Unless it is standard in your country, do not include your DOB.

Your summary at the top - it’s a bunch of mumbling that doesn’t tell the hirer what they want to know. They want to know what kind of job you are looking for. That is the first thing they are checking - is this resume even worth continuing.

1.5 years of development experience"

What? What job? If it wasn’t a paying job, or some major opensource project in which you were a major player, etc - then it isn’t “experience”.

This should be something like:

I am a MERN stack developer looking for an entry level position. I live in [general area] but can work remotely or would consider relocating for the right position.

That is quick and to the point - they know what category you fall into.

Your project descriptions are too detailed. There should be 1-3 bullet points. If they’re interested, they can look at your github.

The skills section would save a lot of space and look better if it was a multi column list.

I’d get rid of your achievements section. And don’t brag about your typing skills - it sounds silly and amateurish. And I’ve known many great coders that aren’t great typers.

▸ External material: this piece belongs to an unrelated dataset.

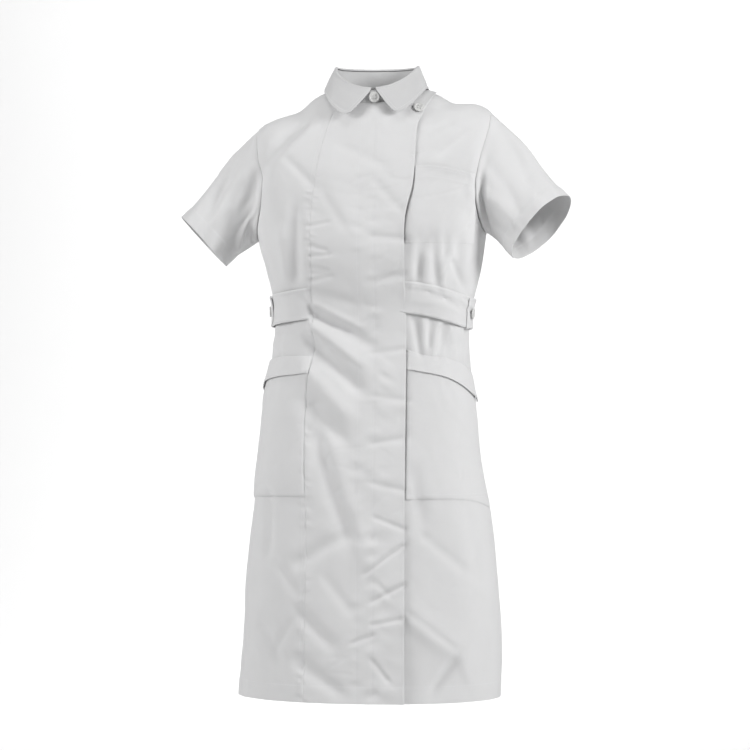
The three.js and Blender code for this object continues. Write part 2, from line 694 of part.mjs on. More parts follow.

Get rid of the Interests section. This isn’t your dating profile. They don’t care about calisthenics. Every person applying is (or will say that they are) interested in learning new techs. No one cares that you’re passionate about typing. (And that might be a little weird.) And I’m not even sure what “working of cognitive abilities” means.

Yeah, definitely tighten this up. There is no reason for this to be two pages. This can easily be one page, with space to spare.

After your header, have your 2-3 sentence introduction. Since you have no work experience, put your skills next. Then put your projects (with a lot less detail). Then education (move the last line up into the middle of the line above it), then languages. I question if languages is necessary, but it may be if you are in the Indian market where (I imagine) language can be an issue.

On that point, if you are applying in an Indian market, there may be some cultural considerations. They may do resumes/CVs a little differently. You may want to ask around to see what people in your area think.